Should We Care about Btus?

For a few weeks I have been planning to write a message about Btus. It would have started something like this:

A Btu, or British thermal unit, is the amount of energy necessary to raise a pound of water one degree Fahrenheit. (A pint of water is equal to a pound of of water.) A Btu is equal to 252 calories, or about the amount of energy in two tablespoons of olive oil or a cookie. Put another way, you would need about 8 to 10 Btus to power your body for 24 hours. Utility companies typically talk about BTUs in “quads” or in quadrillions of Btus (a quadrillion is a trillion with three more zeros), or “therms” (100,000 Btus), which is the unit you normally see on your gas bill.

Why should we care about Btus?
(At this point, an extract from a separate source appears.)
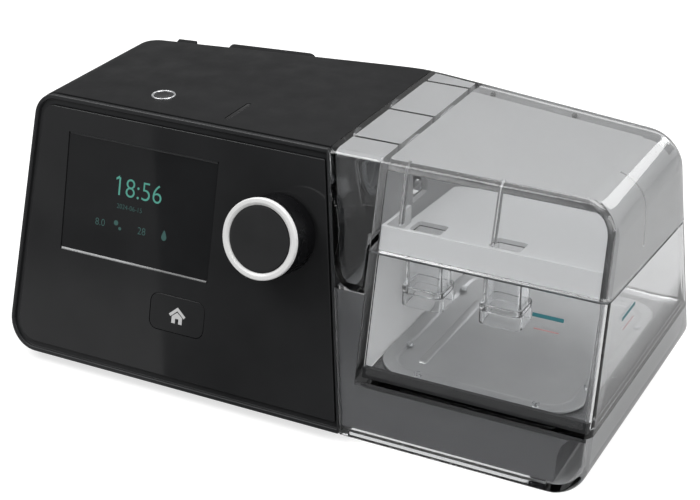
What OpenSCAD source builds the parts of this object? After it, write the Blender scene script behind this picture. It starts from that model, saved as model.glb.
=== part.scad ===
// Bedside breathing machine: a black main unit on the left, and on the right a clear
// water chamber that slides off a heated platform. Millimetres, +Z up, front towards -Y.
// The origin is on the surface it stands on, under the middle of its width and depth.

/* [Body] */
// Width over both ends
body_w = 265; // [262:1:268]
// Height of the housing above its feet
body_h = 108.9; // [107:0.1:110]
// How far the front face leans back, in degrees
lean = 14.7; // [14:0.1:15.5]
// Front edge along the bottom
front_edge_y = -69.5; // [-70:0.1:-69]
// Rear edge along the bottom, at the ridge
rear_low = 70; // [69:0.1:71]
// Rear edge along the top, at the ridge
rear_top = 57.2; // [56:0.1:58]
// Wall of the black casing
wall = 2.5; // [2:0.1:3]

/* [Front] */
// Width of the raised lip round the front
lip_w = 1.9; // [1.5:0.1:2.2]
// Width of the dark groove inside the lip
groove_w = 2.3; // [1.8:0.1:2.5]
// Screen, left edge
screen_x0 = -108.7; // [-110:0.1:-107]
// Screen width, 3:2 like its height
screen_w = 72.7; // [70:0.1:74]
// Screen, lower edge, measured up the front
screen_s0 = 48.3; // [47:0.1:49]
// Screen height
screen_h = 49.8; // [48:0.1:50]
// Knob centre across the width
knob_x = -4.7; // [-6:0.1:-4]
// Knob centre, measured up the front
knob_s = 75.8; // [74:0.1:77]
// Knob radius
knob_r = 16.25; // [15:0.05:17]
// Knob height over the panel
knob_h = 18.6; // [17:0.1:20]
// Home button centre across the width
home_x = -48.85; // [-50:0.05:-48]
// Home button centre, measured up the front
home_s = 31.6; // [31:0.1:32]
// Home button width
home_w = 26.4; // [25:0.1:27]
// Home button height
home_h = 15.8; // [15:0.1:16]

/* [Top] */
// Start button centre across the width
start_x = -76; // [-78:0.5:-74]
// Start button centre along the depth
start_y = -21.6; // [-23:0.1:-20]
// Outer radius of the ring round the start button
start_ring_r = 5.1; // [4.8:0.1:5.5]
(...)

Well, it gives us a way to compare the costs of different types of fuel. To produce one million Btus, we would need 293 KWhs of electricity, 80 pounds of coal, 250 pounds of hardwood, 11 gallons of propane, 975 cubic feet of natural gas, 8 gallons of gasoline, 12.5 gallons of ethanol, or one-sixth of a barrel of oil. (A note on ethanol: It’s just plain stupid. You need 130,000 Btus to produce a gallon of ethanol, which is only worth about 80,000 Btus.)

And that is as far as I got. I was trying to compare the costs of producing and delivering different types of energy so I could explain which ones made the most sense. But as I was writing, I realized that the production and delivery costs of the different fuels were only one part of a very complicated energy puzzle.

In the last few decades, we have relied on oil for our transportation fuels (gasoline, diesel, and jet), coal and natural gas for our electricity, and natural gas for heating. We have enough natural gas reserves in the US to power everything for 200 years or so, and enough coal to power everything for 500 years or so. That leaves oil as our only “real” problem. Given that natural gas is clean and cheap, we could solve our oil problem within just a few years if we shifted to natural gas as our primary transportation fuel. (With electric cars, we are headed in that direction. We’ll burn mostly natural gas to produce the electricity to power the new cars.)

A natural gas solution would save us the $1 trillion or so it would take to upgrade to a “smart” electrical grid. We could eliminate the costly subsidies for wind and solar power. We also could forget about trying to find enough lithium for millions of hybrid and electric car batteries. We could go back to using corn for food. We could let other energy options compete in a free market environment. If all we had to worry about was our “real” problem, we wouldn’t need some sort of “moon shot” energy solution.

Unfortunately, we live in a world of speculators, special interest groups, and irrational tree huggers (I’m sure there are a few rational tree huggers, but most of them are immune to facts.). To this we add government intervention in the form of taxes, subsidies, tariffs, and regulations. We also have wars and rumors of wars and natural events like hurricanes. We also have to add-in dishonest and disreputable people pushing schemes like CO2 credits or manipulating markets. And then we have the fear, uncertainty and doubt that comes from the possibility of even more government intervention, more unrest around the world, more dishonesty, and any number of stupid decisions that might be made because of the possibility of global warming or other environmental concerns.

The energy world is even too complicated for someone like T. Boone Pickens, a billionaire who made his money in the energy business. He concluded that the answer to our problem would be to use wind power for much of our electricity needs and natural gas for our cars. He spent millions promoting his solution, but his plan requires the US government to come up with large subsidies for wind power and a smart electrical grid (one that could transport electricity more than a few hundred miles with a storage capacity for times when the wind isn’t blowing). Even with the help of an appearance on 60 Minutes, his holdings have lost billions waiting for the government to support his plan.

In a reasonable world, we wouldn’t have big energy problems. In a reasonable world, there is enough and to spare. But we don’t live in a reasonable world. In our world we have to save farmers, coal miners, and polar bears. We have to worry about CO2 parts per million and a temperature increase of 1.7 degrees derived from bogus data. We have to live with governments and crooks (am I being redundant?) and all those with special interests. We have made our world way too complicated for a few simple facts about Btus.